If you don't have enough play to do what I describe above, use a "repair coupling" one one side of the repair. Repair couplings don't have stops and can slide all the way onto the pipe. To use one of these, mark the cut pipe 1/2 of the width of the coupling using something like a sharpie marker. Slide the coupling all the way on, then pull the pipes together, then slide the coupling back over the other piece of pipe until you see your mark. This way the repair coupling is centered over the cut line, with about the same amount of glue joint area on both pipes you're coupling together.
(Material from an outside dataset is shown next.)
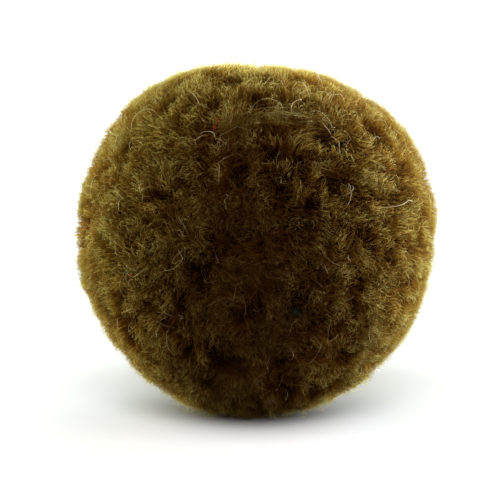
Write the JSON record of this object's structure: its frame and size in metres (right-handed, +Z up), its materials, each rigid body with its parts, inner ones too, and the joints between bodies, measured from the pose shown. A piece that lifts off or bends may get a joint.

BE SURE to hold the pipes tightly togther for a bit here since these couplings are not as tight of a fit and you don't want the pipes to seperate while the glue sets.
BTW, be sure to use purple primer and solvent when making the connections. Clean the pipe well prior to gluing too, sometimes gunk from leaks on the surface of the pipe will prevent the glue from making a good bond, then you just end up with the leak moving to the fitting after making your repair.
One other thing that might help you out here: Since that vertical pipe looks to be pretty short, you can save some space by using a "street 90" instead of a regular 90. A street 90 has one male and one female connecting end, so you can put the coupler directly onto the 90 instead of using a section of pipe. If you're lucky, the 90 plus the coupler will get enough overall length to fit onto the remaining part of the pipe after you cut things. Sometimes using a pressure coupling instead of a DWV coupling here helps too if you need a little more length. The only difference between the two for this application would be the pressure coupling has about twice as much area for the solvent weld area, so it's a little longer. Use whatever makes the best fit here.
Bill
1. I keep reading this title with the last two words transposed. It's attention-getting that way!
2. Last week I had to tear down a chunk of my mom's living room ceiling to find a leak. I did the same thing in almost the same location a few years ago but it was just far enough away that I didn't see the slowly leaking shower drain and assumed it was from an ice dam. Fix the pipe and repair the drywall.